“How do you feel”, I am often asked. And I answer ‘I’m fine’, because that is what is expected. I think we regularly ask people how they are feeling without ever wanting anything more than a ‘fine’ answer. That would mean opening a real dialogue that perhaps we may not really want to start. So we all ask the question of each other and we all answer ‘fine’ to the question asked of us, irrespective of the veracity of the statement itself.
The truth is, being bi-polar is like having a split personality. It is living a life of chronically fluctuating emotions, not knowing sometimes what each day will bring; in Forest Gumps’ succinct words “life is like a box of chocolates, you’re never sure what you’re gonna get! That’s how it is for me some days. I never know what way I will be when I wake up, or how that day will pan out. Will I be even and relaxed, will I be frantic and slightly mad (my own view of myself), or will I be so down, I don’t even want to get up, preferring instead to just pull the covers back over my head and wait for tomorrow?
Even with my meds, I swing; they are not as ‘violently oscillating’ as they would be were I not medicated at all, but it is still discernable if I look hard enough – yet manageable most of the time.
I suppose what I have learned most of all over the last two decades is that because of my being a rapid cycler, the mood high or low doesn’t last too long, so I just roll with it, as best I can. Normally that is good enough, but sometimes it’s not.
The last eight months are a case in point. It’s been eight months since I was diagnosed with depression, but according to Dr ‘PC’ , (who is my savior for sure), the bout of unrelated standalone depression has started my bi-polar swinging again. So that is what I have been feeling in the last few weeks (aside from and as well as the depression).
This seesaw of emotions, from high to low, from angry to sad, from morose to manic is the result. I can’t remember the last time I felt this unbalanced. But looking back at my blogs of even just the last two months, it is quite easy to see the swings.

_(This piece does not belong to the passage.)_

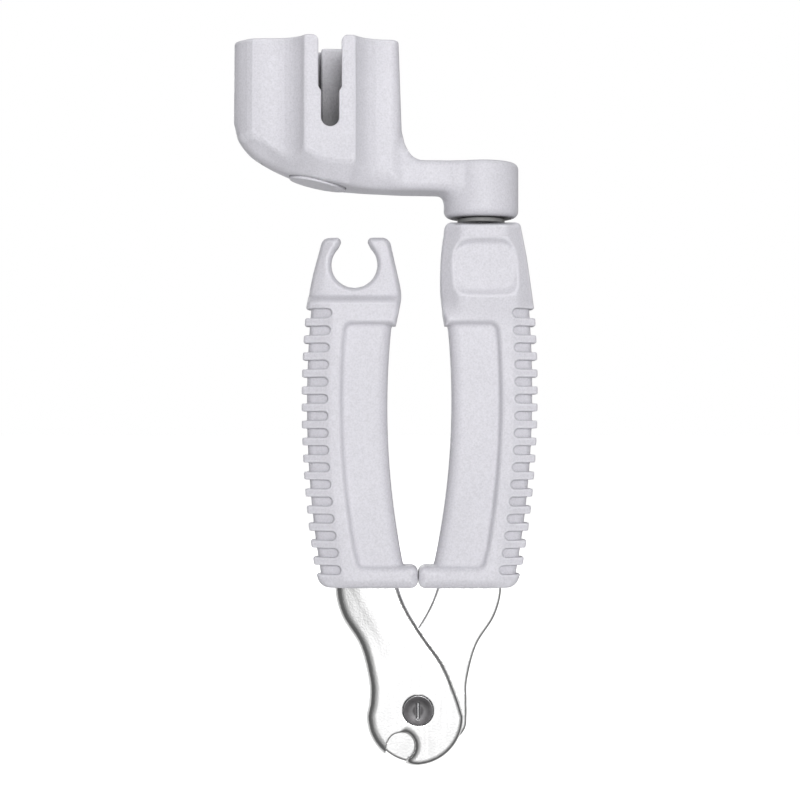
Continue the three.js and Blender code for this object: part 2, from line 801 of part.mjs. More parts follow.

I’ve said it before, to live with anyone struggling with a mental illness must take some kind of amazingness! To live ‘with it’ takes more courage than those who don’t struggle will ever know. To a degree my bipolar defines who I am, because it takes so much strength just to be an active and ‘normal’ member of society. To a degree I am the ‘me’ I am in spite of and because of my bi-polar. I often wonder what type of person I would be if I didn’t struggle with this illness. What would I have accomplished without the highs and lows that have plagued my life? What type of mother would I have been, were it not for the highs and lows? What type of wife would I have been, without hubby having to deal with a manic depressive half the time? But what ifs’ serve no purpose other than to make me feel a failure and I am not a failure. I may be Dr Jekyll and then Mrs Hyde from month to month or time to time, but my struggle has left me very aware of my own and others’ feelings as a result. I am in touch with them in a way those who don’t deal with a mental illness perhaps are not. That is because I have to be. I have to be vigilant, ever watchful of any excess and because of that, I can recognize in others, their emotions. It makes me very empathic and that empathy has helped me in my life in more ways than it has hurt me. But it is a high price to pay for empathy. So where there is disadvantage, there is also advantage. Welcome to the world of the bi-polar. Welcome to the world of Jekyll and Hyde; welcome to my world.